HISTORY
204 - MINIMALISM
(F-11)
1. Minimalism
designates a style that arose in the mid-60s and thrived until the 80s
Was
seen at the time as a reaction against the domination of modern music by serialism,
against the complexity of serial organization
- Minimalist composers wrote pieces based on simplest means possible
“Minimalism”
means different things to different
people – Do “minimalist pieces” have anything in common?
Simple
textures - few vertical or horizontal complications - only one or 2 things
going on at a time - easy for listener to hear what's going on - "listener-friendly"
Tonal
- i.e. a) based on overtone series, and b) clear tonic sense for long stretches
- However rarely based on common-practice harmonies – rarely organized by
cadence
New
approach to harmony – harmonies not established by contrapuntal, chord-to-chord
voice leading – more like a cloud of harmonies
New
approach to form - Nothing has to "happen" in a piece, the form of
the piece doesn't have to be marked by "events" like themes,
cadences, etc. - Piece becomes more "process," less
"product"
New
sense of time - Time suspended by stasis and repetition - not marked by musical
arrivals and departures
Some
of these features have evolved or disappeared over the period 1965-2000 - By
now very little new music can be
identified as "minimalist" in style, but we can still speak of
minimalist techniques
2. Minimalist
compositional techniques developed during 60s
- many of the characteristic techniques derived from electronic music
techniques:
Repetition - tape loops, repeated instrumental patterns
Incremental change
- Each pattern very similar to contiguous patterns - process of gradual shifts
(may be written out or left to performers)
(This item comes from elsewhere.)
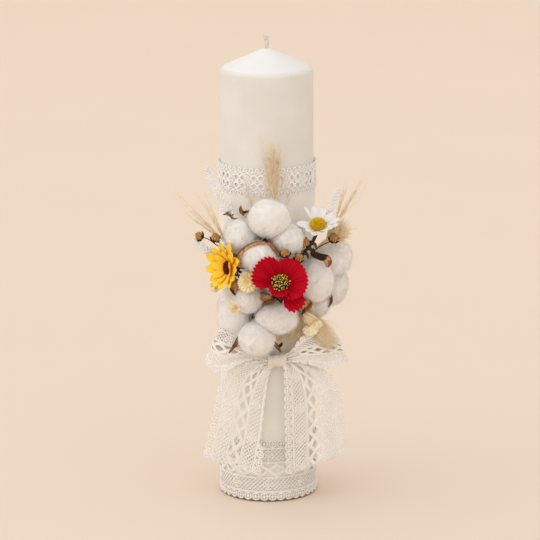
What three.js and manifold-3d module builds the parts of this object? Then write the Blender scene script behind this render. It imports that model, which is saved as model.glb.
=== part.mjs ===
// A unity candle: a pillar candle in a fabric sleeve, with lace bands, a lace bow and a bouquet
// of cotton bolls, fabric flowers and dried grasses glued to its front.
// Millimetres. +Z is up, -Y is the front of the candle, and the origin is the middle of its base.
import * as THREE from 'three';
import { mergeVertices } from 'three/addons/utils/BufferGeometryUtils.js';
import Module from 'manifold-3d';

const wasm = await Module();
wasm.setup();

// ---- driving dimensions -------------------------------------------------------------------
const CANDLE_RADIUS = 35;
const SHOULDER_HEIGHT = 330.2;
const CANDLE_HEIGHT = 346;
const SHOULDER_ROUNDING = 1.5;
const WICK_RADIUS = 1.5;
const WICK_TOP = 353.6;
const WICK_BOTTOM = 12;
const GAP = 0.3;
const CLEARANCE = 0.28;
const CLOTH = 1.1;
const ROUND_SEGMENTS = 40;

const WRAP_RADIUS = CANDLE_RADIUS + GAP;
const WRAP_TOP = 257.6;
const BAND_RADIUS = WRAP_RADIUS + CLOTH + GAP;
const BAND_OUTER = BAND_RADIUS + CLOTH;
const BASE_BAND = [GAP, 48.6];
const TOP_BAND = [238.8, 260.6];
const TIE_BAND = [108, 118];
const PAD_RADIUS = BAND_RADIUS + 2.5;
const PAD = { bottom: 128, top: 226, halfAngle: 0.62, turn: 0.1 };
const STEM_RADIUS = 0.9;
const THIN_STEM_RADIUS = 0.7;

// ---- colours and finishes --------------------------------------------------------------------
const FINISHES = {
  wax: [0xf3ece0, 0.45],
  wick: [0xb9a88c, 0.9],
  fabric: [0xe9dfd0, 0.85],
  lace: [0xf4efe6, 0.9],
  satin: [0xefe6d8, 0.5],
  glue: [0xe8dcc0, 0.4],
  cotton: [0xf1ebe3, 1.0],
  burr: [0x8a5a30, 0.8],
  sunflower: [0xffc21c, 0.7],
  sunflowerDisc: [0x4a1410, 0.9],
  poppy: [0xb80d18, 0.7],
  poppyCentre: [0xd8a020, 0.8],
  daisy: [0xf7f4ef, 0.7],
  daisyDisc: [0xe6b414, 0.9],
  leafGreen: [0x4d4a2a, 0.8],
  pod: [0xa9772f, 0.7],
  straw: [0xe3c98e, 0.85],
  pampas: [0xd9bd86, 0.95],
  fern: [0xf2ece2, 0.8],
};

const candle = new THREE.Group();
candle.name = 'unity_candle';
const placed = [];

function material(finish) {
  const [color, roughness] = FINISHES[finish];
  return new THREE.MeshStandardMaterial({ color, roughness, metalness: 0 });
}

// ---- solids from three.js geometry -----------------------------------------------------------
function toSolid(geometry) {
  const bare = geometry.clone();
  bare.deleteAttribute('normal');
  bare.deleteAttribute('uv');
  const merged = mergeVertices(bare, 1e-4);
  const corners = merged.index.array;
  const triangles = [];
  for (let i = 0; i < corners.length; i += 3) {
    const [a, b, c] = [corners[i], corners[i + 1], corners[i + 2]];
    if (a !== b && b !== c && c !== a) triangles.push(a, b, c);
  }
  return new wasm.Manifold(new wasm.Mesh({
    numProp: 3,
    vertProperties: new Float32Array(merged.attributes.position.array),
    triVerts: new Uint32Array(triangles),
  }));
}

function toGeometry(solid) {
  const mesh = solid.getMesh();
  const geometry = new THREE.BufferGeometry();
  geometry.setAttribute('position', new THREE.BufferAttribute(new Float32Array(mesh.vertProperties), 3));
  geometry.setIndex(new THREE.BufferAttribute(new Uint32Array(mesh.triVerts), 1));
  geometry.computeVertexNormals();
  return geometry;
}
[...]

Phasing - i.e. playing pattern against itself - canon
at very close interval - Based on tape multi-tracking (This technique turned up
in pop music too - e.g. Brian Eno, King Crimson)
Where
did we hear these techniques in electronic music?
repetition
– Schaeffer, Studies; Oswald, Birth; Dodge, Days
incremental
change – Wang, Flaherty;
phasing
– Flaherty, Dodge
(if
time) Example: "It's Gonna
Rain" (1965) – Reich took the voice of a street-corner preacher in
Union Square, broke it down into its component sounds and looped it against
itself – PLAY
Reich's
slogan: "Music as a gradual process"
(Prep 9)
3. Steve Reich –
Piano Phase (1967) (Supplementary)
Example
of similar techniques applied to instrumental music – Again repetition,
incremental change, phasing
2
pianos play the same simple, 16th-note pattern – 12 notes at the
beginning – Piano 1 begins, piano 2 enters in unison
Then
piano 2 begins to speed up slightly – For a while the two pianos are “out of
phase,” i.e. their notes aren’t together – As piano 2 continues a little
faster, the 1st 16th of its pattern reaches the 2nd
16th of piano – Now the pianos are back “in phase,” but the
counterpoint is different – Each of these different contrapuntal patterns are
shown on the score – the “out of phase” sections are shown as repeat marks in
between
After
12 different combinations – and 12 “out of phase” transitions, the 2 pianos are
in unison again – Then they move to pattern 2, which has only 8 notes – After
all those combinations are exhausted they move to pattern 3 which is only 4
notes – Thus the effect over the entire piece is like a stretto
Good
performers will stretch this process for quite a long time, reveling in the
“out of phase” sections
This
music requires active listening - listeners create patterns for themselves,
especially in the out-of-phase sections – At a given moment, one listener may
be hearing a different pattern from what his neighbor hears [like the
duck-rabbit or old-young woman drawings]
4. Steve Reich – Tehillim
(1981) NAWM 197
Setting
of four Biblical Psalms (Tehillim is the Hebrew name
of the Book of Psalms – literally it means "praises") – Example in
NAWM is Psalm 150 ("Praise him with drum and dance, etc")
After
the "phase" compositions of the 1960s Reich began experimenting with
music for larger ensembles and more complex textures – used same techniques
(repetition, incremental change, phasing) to develop larger structures where
events happen on several different levels (not just micro level as in Piano
Phase) – Example was Music for 18 Musicians (1976): striking at the time as
more lyrical and for longer-range harmonic development
Tehillim
was first Reich piece that set words – Reich had used words in the electronic
pieces, but hadn't really set them; he used voices in 18 Musicians but not
words – Text isn't comprehensible, but word meanings (praise and rejoicing) are
very clearly set
Same
techniques of repetition, phasing, incremental change – But repetition doesn't
last as long as Piano Phase (and other earlier pieces) and is distributed over
many more parts as canon – phasing isn't gradual, but sudden shifts, global
changes added to incremental
Divided
into sections (double bars) – each section sets new line of text and has
different texture from previous section – Thus change doesn't seem so
incremental, more sudden and goal-oriented – sections outlined and described in
NAWM table
Rhythms
– very rapid 8th, grouped alternately into 2s and 3s according to
stressed and unstressed syllables – symbols above violin part tell conductor
how to beat (triangle is long beat (three 8ths), stroke is short beat (two
8ths)
Has
Tehillim abandoned Reich's "Music as a gradual
process" ideology?
5. Arvo Pärt (b. 1935) – “O Wisdom” and “O King of all peoples”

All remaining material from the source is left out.